In 1867, Swedish chemist Alfred Nobel patented dynamite, which he had devised as a way to stabilize nitroglycerin to make it safe and portable as a commercial explosive, complete with a blasting cap, to allow it to be safely detonated from a distance. It was said to be a thousand times more powerful than black powder, and the contractors at Fenelon Falls decided to give the new explosive a trial. McDonald and his workers lacked experience with an explosive as robust as dynamite, and at first used it like it was black powder, causing some massive explosions. It was literally raining rocks in the village, but no one was killed or seriously injured by dynamite, though there were otherwise accidents on the site. Before long, the construction crew learned how to handle dynamite safely.
The canal cut through the one of village’s mill sites and the ancient oak grove, where 50 trees had to be removed. By 1883, enough excavation was complete to begin construction of the lock. The walls were in place by 1885, using stone from Boyd’s quarry at Bobcaygeon—the blasted stone was too irregular to use on the lock walls. But the rubble was used to build other buildings, such as the livery stable for the McArthur House Hotel (Brewery) and the South Ward School (Masonic Lodge).

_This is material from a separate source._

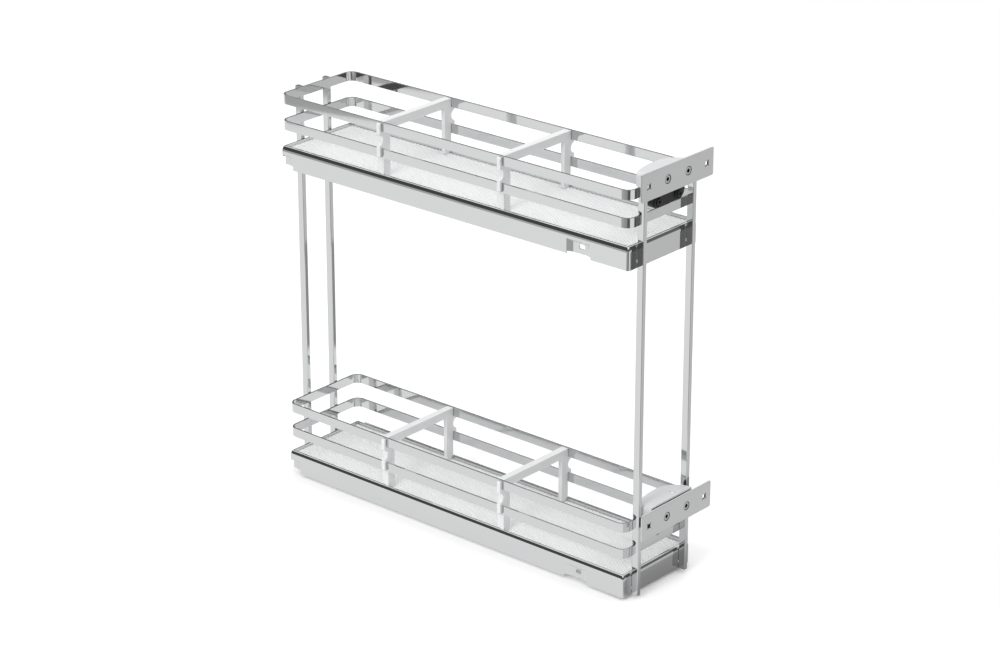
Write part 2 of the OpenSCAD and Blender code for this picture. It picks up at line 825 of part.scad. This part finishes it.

Despite everything that the government had spent building a lock at Fenelon Falls, it was not functional, because a ridge of stone at the head of the canal and the fixed railway bridge across the Fenelon River blocked traffic. Nevertheless, William MacArthur was appointed lockmaster on November 26, 1887, with an annual salary of $250, even though there was no boat traffic, though the pulp mill (at present day Garnet Graham Park) used the locks to bring up logs from below.
In 1889, William Kennedy of Bobcaygeon blasted the stone obstruction out of the head of the river. But still no boats could pass while the Midland Railway Company and the Federal Government litigated over who was responsible for building the new swing bridge. It was understood that if the bridge impeded a navigable waterway, the Railway Company was responsible for installing a swing. The Crown argued that the river had previously been navigable to the head of the falls and therefore the bridge rendered part of the river unnavigable. The company disagreed because there was scarcely any distance between the head of the rapids above the falls (which had been flooded by the dam above the falls) and the rail bridge. The judge found in favour of the railway, and the government’s new swing bridge was completed allowing the lock to open to traffic on December 26, 1893—just in time for winter.
A.W. Parkin’s Water Witch became the first boat to pass through the locks on May 12, 1894. In the meantime, the Anglo Saxon had sat at Fenelon Falls waiting to lock through, and by the time the works were operational, the ship was "a spectacle of ruin and decay," so after removing the machinery, it was scuttled in Cameron Lake. Eleven and a half years had passed since the tender was let for the construction of the Fenelon Falls lock, but at long last, boats could pass from Sturgeon to Cameron Lake.